To begin with, let’s use wget to download the appropriate binary from the release page:
$ wget https://github.com/SUPERCILEX/fuc/releases/download/2.0.0/rmz-x86_64-unknown-linux-gnu
Next, we make the resulting file executable:
$ chmod +x rmz-x86_64-unknown-linux-gnu
Lastly, we use rmz:
$ time ./rmz-x86_64-unknown-linux-gnu /dir1m/
real 0m41.935s
user 0m0.490s
sys 0m13.286s
As we can see, the parallel solution is indeed much slower than most others. Of course, results can vary based on the system used.
9.2. Cron Scheduling
Instead of attempting parallel runs of rm, we can instead schedule a large directory deletion in the background with a scheduler like cron.
To do so, we create a script and add it to crontab for execution:
$ cat /etc/crontab.daily/rmlargedir.sh
#!/usr/bin/env bash
rm --recursive --force /dir1m
$ chmod +x /etc/crontab.daily/rmlargedir.sh
In particular, we create rmlargedir.sh as an executable script under /etc/crontab.daily/, so it runs every day. This way, we don’t have to manually run the command or wait for its completion. On the downside, setting a specific time for the deletion job can necessitate a particular cycle of creation as well.

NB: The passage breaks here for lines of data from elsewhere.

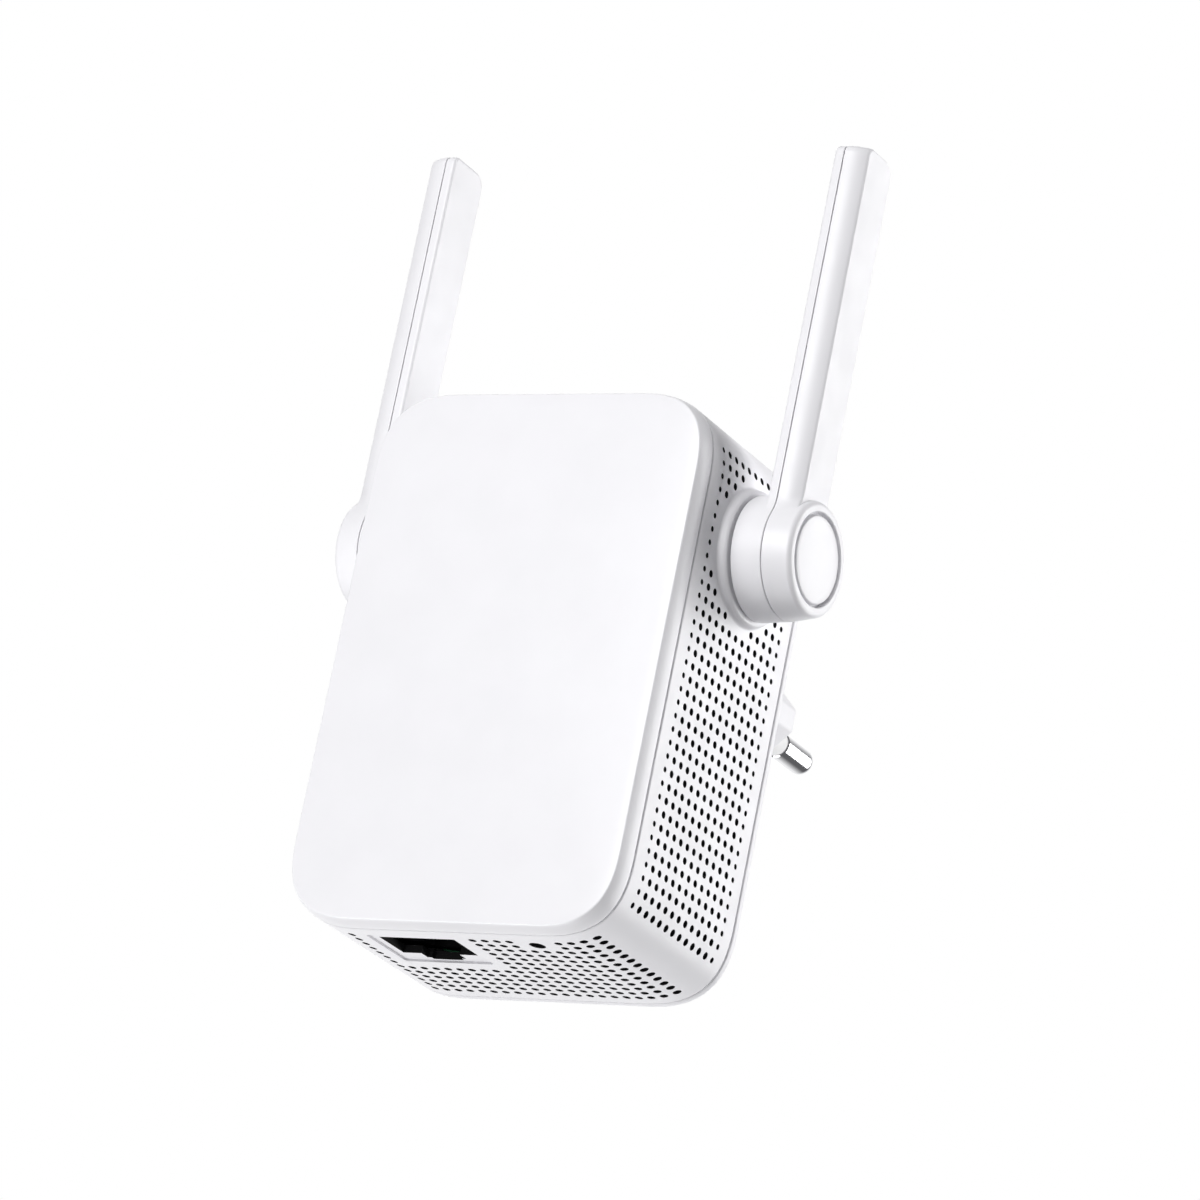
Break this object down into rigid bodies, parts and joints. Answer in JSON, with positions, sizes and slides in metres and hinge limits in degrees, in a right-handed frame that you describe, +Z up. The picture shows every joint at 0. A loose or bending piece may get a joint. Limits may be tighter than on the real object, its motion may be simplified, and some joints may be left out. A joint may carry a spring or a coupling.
{
  "type": "wifi range extender",
  "caption": "Plug-in wifi range extender: white perforated case with a mains plug on its back, swivelling blade aerials on its sides, and a network socket and reset hole underneath.",
  "frame": {"origin": "centre of the plug's seating face, midway between the two pins", "axes": "+Y into the wall socket along the pins, +Z up, +X to the viewer's right when the front cover is seen"},
  "size_m": [0.076, 0.0758, 0.1236],
  "materials": {
    "white_gloss": "gloss",
    "white_satin": "satin",
    "white_sleeve": "satin",
    "pin_chrome": "polished",
    "brass": "satin",
    "steel": "satin",
    "board_green": "satin",
    "black_plastic": "satin",
    "rubber": "matte",
    "tape_yellow": "satin",
    "dark_plastic": "satin",
    "cable_grey": "satin",
    "nylon": "satin"
  },
  "bodies": {
    "case": {"front_cover": "white_gloss", "middle_shell": "white_satin", "rear_cover": "white_satin", "plug_pin_left": "pin_chrome", "plug_pin_right": "pin_chrome", "pin_sleeve_left": "white_sleeve", "pin_sleeve_right": "white_sleeve", "pin_contact_left": "brass", "pin_contact_right": "brass", "main_board": "board_green", "main_board_screw_left_1": "steel", "main_board_screw_left_2": "steel", "main_board_screw_right_1": "steel", "main_board_screw_right_2": "steel", "rf_shield_can": "steel", "processor_chip": "black_plastic", "power_board": "board_green", "power_board_screw_1": "steel", "power_board_screw_2": "steel", "transformer": "tape_yellow", "mains_capacitor": "dark_plastic", "output_capacitor": "dark_plastic", "fuse": "nylon", "board_header": "black_plastic", "ethernet_jack": "black_plastic", "ethernet_contacts": "brass", "reset_switch": "dark_plastic", "coax_lead_left": "cable_grey", "coax_lead_right": "cable_grey", "coax_plug_left": "brass", "coax_plug_right": "brass", "aerial_left_washer": "rubber", "aerial_right_washer": "rubber"},
    "aerial_left": {"aerial_left_inner_shell": "white_satin", "aerial_left_outer_shell": "white_satin", "aerial_left_hub_cap": "white_gloss", "aerial_left_element": "brass", "aerial_left_spindle": "nylon", "aerial_left_retainer": "steel"},
    "aerial_right": {"aerial_right_inner_shell": "white_satin", "aerial_right_outer_shell": "white_satin", "aerial_right_hub_cap": "white_gloss", "aerial_right_element": "brass", "aerial_right_spindle": "nylon", "aerial_right_retainer": "steel"},
    "reset_button": {"reset_plunger": "nylon"}
  },
  "joints": [
    {"name": "aerial_left_swivel", "type": "hinge", "parent": "case", "child": "aerial_left", "pos_m": [-0.0336, -0.0374, 0.0111], "axis": [1, 0, 0], "range_deg": [0, 180]},
    {"name": "aerial_right_swivel", "type": "hinge", "parent": "case", "child": "aerial_right", "pos_m": [0.0336, -0.0374, 0.0111], "axis": [1, 0, 0], "range_deg": [0, 180]},
    {"name": "reset_press", "type": "slide", "parent": "case", "child": "reset_button", "axis": [0, 0, 1], "range_m": [0, 0.0004], "stiffness_N_per_m": 500, "springref_m": -0.0002}
  ]
}
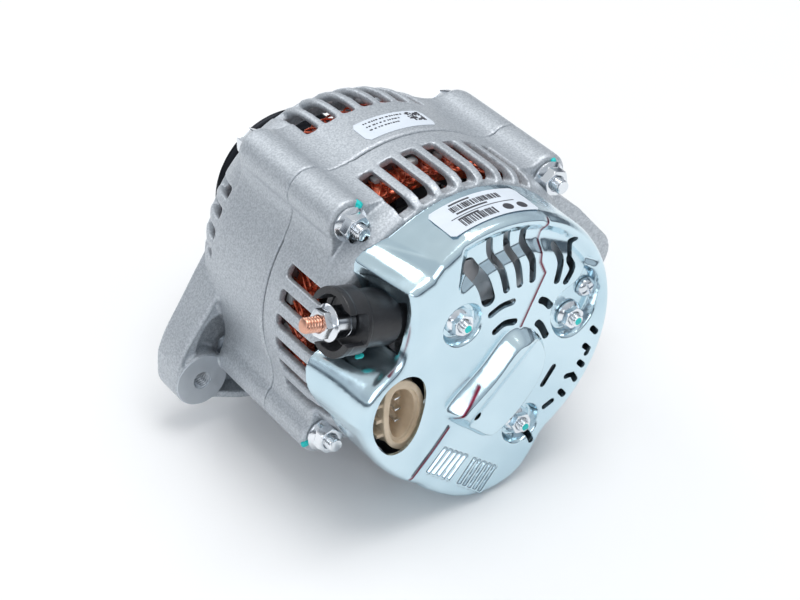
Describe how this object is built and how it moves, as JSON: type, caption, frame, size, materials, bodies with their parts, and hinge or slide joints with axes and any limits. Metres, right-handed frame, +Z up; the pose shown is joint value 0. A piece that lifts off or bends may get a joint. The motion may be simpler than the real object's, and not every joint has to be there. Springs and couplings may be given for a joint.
{
  "type": "car alternator",
  "caption": "Engine-driven alternator: slotted cast housings, grooved belt pulley, mounting ears, pressed rear cover, power terminal and oval plug socket.",
  "frame": {"origin": "centre of the flat front end of the rotor shaft", "axes": "+Y along the shaft out of the pulley end, +Z up, +X to the right as seen from the rear cover"},
  "size_m": [0.1752, 0.164, 0.1329],
  "materials": {
    "cast_aluminium": "blasted casting",
    "zinc_plated_steel": "bright blue-white zinc plate",
    "bright_zinc": "bright zinc plate",
    "bearing_steel": "ground",
    "machined_steel": "turned",
    "black_oxide": "black oxide",
    "lamination_steel": "bare laminations",
    "enamelled_copper": "red-brown enamel",
    "copper": "copper plate",
    "black_plastic": "moulded",
    "tan_plastic": "moulded",
    "brown_plastic": "moulded",
    "carbon": "pressed carbon"
  },
  "bodies": {
    "stator_and_frame": {"b_terminal_nut": "bright_zinc", "b_terminal_stud": "copper", "bearing_retainer_plate": "bright_zinc", "brush_holder": "brown_plastic", "brush_spring_1": "bright_zinc", "brush_spring_2": "bright_zinc", "cover_nut_1": "bright_zinc", "cover_nut_2": "bright_zinc", "cover_nut_3": "bright_zinc", "cover_screw": "bright_zinc", "cover_stud_1": "bright_zinc", "cover_stud_2": "bright_zinc", "cover_stud_3": "bright_zinc", "front_bearing_outer_race": "bearing_steel", "front_housing": "cast_aluminium", "rear_bearing_outer_race": "bearing_steel", "rear_cover": "zinc_plated_steel", "rear_housing": "cast_aluminium", "rectifier_diode_1": "machined_steel", "rectifier_diode_2": "machined_steel", "rectifier_diode_3": "machined_steel", "rectifier_diode_4": "machined_steel", "rectifier_diode_5": "machined_steel", "rectifier_diode_6": "machined_steel", "rectifier_heat_sink_negative": "cast_aluminium", "rectifier_heat_sink_positive": "cast_aluminium", "regulator_connector": "tan_plastic", "retainer_screw_1": "bright_zinc", "retainer_screw_2": "bright_zinc", "retainer_screw_3": "bright_zinc", "stator_core": "lamination_steel", "stator_winding": "enamelled_copper", "terminal_insulator": "black_plastic", "through_bolt_1": "bright_zinc", "through_bolt_2": "bright_zinc", "through_bolt_3": "bright_zinc", "through_bolt_4": "bright_zinc", "through_bolt_nut_1": "bright_zinc", "through_bolt_nut_2": "bright_zinc", "through_bolt_nut_3": "bright_zinc", "through_bolt_nut_4": "bright_zinc", "voltage_regulator": "black_plastic"},
    "rotor": {"rotor_shaft": "machined_steel", "front_claw_pole": "lamination_steel", "rear_claw_pole": "lamination_steel", "field_coil": "enamelled_copper", "front_fan": "machined_steel", "rear_fan": "machined_steel", "slip_ring_sleeve": "brown_plastic", "slip_ring_1": "copper", "slip_ring_2": "copper", "pulley": "black_oxide", "pulley_nut": "bright_zinc", "front_bearing_inner_race": "bearing_steel", "rear_bearing_inner_race": "bearing_steel"},
    "front_ball_set": {"front_bearing_balls": "bearing_steel"},
    "rear_ball_set": {"rear_bearing_balls": "bearing_steel"},
    "brush_a": {"brush_1": "carbon"},
    "brush_b": {"brush_2": "carbon"}
  },
  "joints": [
    {"name": "rotor_spin", "type": "hinge", "parent": "stator_and_frame", "child": "rotor", "pos_m": [0, -0.082, 0], "axis": [0, 1, 0], "continuous": true},
    {"name": "front_balls_spin", "type": "hinge", "parent": "stator_and_frame", "child": "front_ball_set", "pos_m": [0, -0.041, 0], "axis": [0, 1, 0], "continuous": true},
    {"name": "rear_balls_spin", "type": "hinge", "parent": "stator_and_frame", "child": "rear_ball_set", "pos_m": [0, -0.13, 0], "axis": [0, 1, 0], "continuous": true},
    {"name": "brush_1_slide", "type": "slide", "parent": "stator_and_frame", "child": "brush_a", "axis": [0, 0, -1], "range_m": [0, 0.004], "stiffness_N_per_m": 60, "springref_m": -0.01, "deforming": ["brush_spring_1"]},
    {"name": "brush_2_slide", "type": "slide", "parent": "stator_and_frame", "child": "brush_b", "axis": [0, 0, -1], "range_m": [0, 0.004], "stiffness_N_per_m": 60, "springref_m": -0.01, "deforming": ["brush_spring_2"]}
  ],
  "couplings": [
    {"joint": "front_balls_spin", "follows": "rotor_spin", "ratio": 0.4},
    {"joint": "rear_balls_spin", "follows": "rotor_spin", "ratio": 0.43}
  ]
}
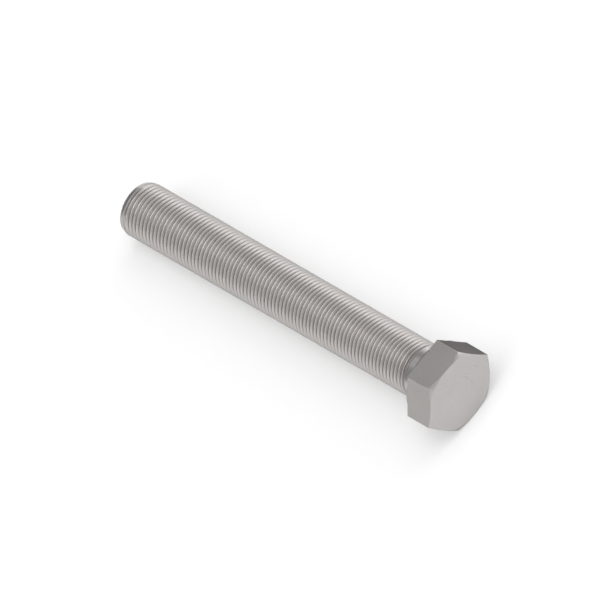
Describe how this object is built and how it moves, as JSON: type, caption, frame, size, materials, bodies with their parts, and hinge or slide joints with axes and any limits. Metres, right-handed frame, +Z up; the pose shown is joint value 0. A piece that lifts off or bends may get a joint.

Here, we use rm, but we can of course use any way of deleting.
10. Summary
In this article, we discussed methods for efficiently deleting a directory in Linux.
The clear winner in our tests is the rm command. However, if we want to have some control over what we remove, then find and perl are viable alternatives. Further, if we prepare a special path for an arbitrarily large dataset, its removal can happen in less than a second.
In conclusion, we should always define what’s to be done when deleting and choose the most efficient way to do it.